Futures are a popular trading option among cryptocurrency enthusiasts and serious investors alike. And while many platforms and crypto exchanges offer future options, there are plenty of differences between the future trading tools available in the market today. If you’re looking to start trading crypto futures, here are some of the questions you should consider before choosing a platform.
1 – How beginner-friendly is the platform?
Complexity has its perks. A complicated future trading platform will typically have all the options a veteran needs to maximize their profits and automate different strategies. However, if you’re new to trading futures, the last thing you want is to be dealing with unnecessary complexity.
When considering different options for trading futures, look for platforms that can match your current skill level and needs. Whether it be a beginner-friendly platform that has tools in place to help learning and mitigate losses. Or a veteran-oriented platform that comes with complex tools and advanced features.
A good option to look for as a beginner is platforms that allow demo trading. A demo account will give you virtual assets you can invest for training purposes, to help you familiarize yourself with the platform and different strategies without risking your assets. Several crypto platforms offer demo accounts — BTCC.com is a good example.

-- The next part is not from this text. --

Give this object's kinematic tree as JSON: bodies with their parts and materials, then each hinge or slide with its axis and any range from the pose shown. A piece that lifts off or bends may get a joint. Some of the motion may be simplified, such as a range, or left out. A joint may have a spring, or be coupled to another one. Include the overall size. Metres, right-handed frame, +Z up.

2 – How safe is the platform?
Make sure you check a platform’s safety record and online reputation before making any large investments. Platforms that have recently been involved in major data leaks or that lack basic security options are often best avoided. You shouldn’t trust your assets to a platform that doesn’t allow users to enable two-factor authentication, for example.
3 – How liquid is the platform?
Liquidity is an important factor to consider when trading crypto futures. The more liquid a platform is across different coins, the easier it’ll be for you to buy and trade large sums. You don’t want to find yourself in a position where you can’t execute a strategy because your platform doesn’t have enough coins on hand to support your move.
Figuring out how liquid a platform is can be tricky. Some exchanges and future trading platforms will have that info listed online or disclose how much you can buy and sell without waiting times. Another good way to gain some insight into a platform’s liquidity is to check reviews, especially ones written by companies and high net-worth traders.
4 – What are the fees?
Deposit, withdrawal, and trading fees are all factors to consider when choosing a futures trading platform. You should look into and compare not only how much you can be expected to pay in fees at your trading level, but also try to assess how complex a platform’s fees are.
Sketchy platforms will often try to make their fees look smaller by making the math complicated and making it hard to figure out how much you’re paying. So be on your guard.
5 – What are the perks?
One of the ways future trading platforms earn and keep clients is by running promotions and reward campaigns. Seasonal events, tier systems for big spenders, rewards for long-term users, and various other promotions can be a good way to mitigate the cost of fees and increase how much you’re getting out of future trading options.
It can be hard to objectively assess how much value you’ll get from the promotions and campaigns on one platform vs another. But if all other factors are equal, you should always choose a platform with frequent promotions over one that never does any.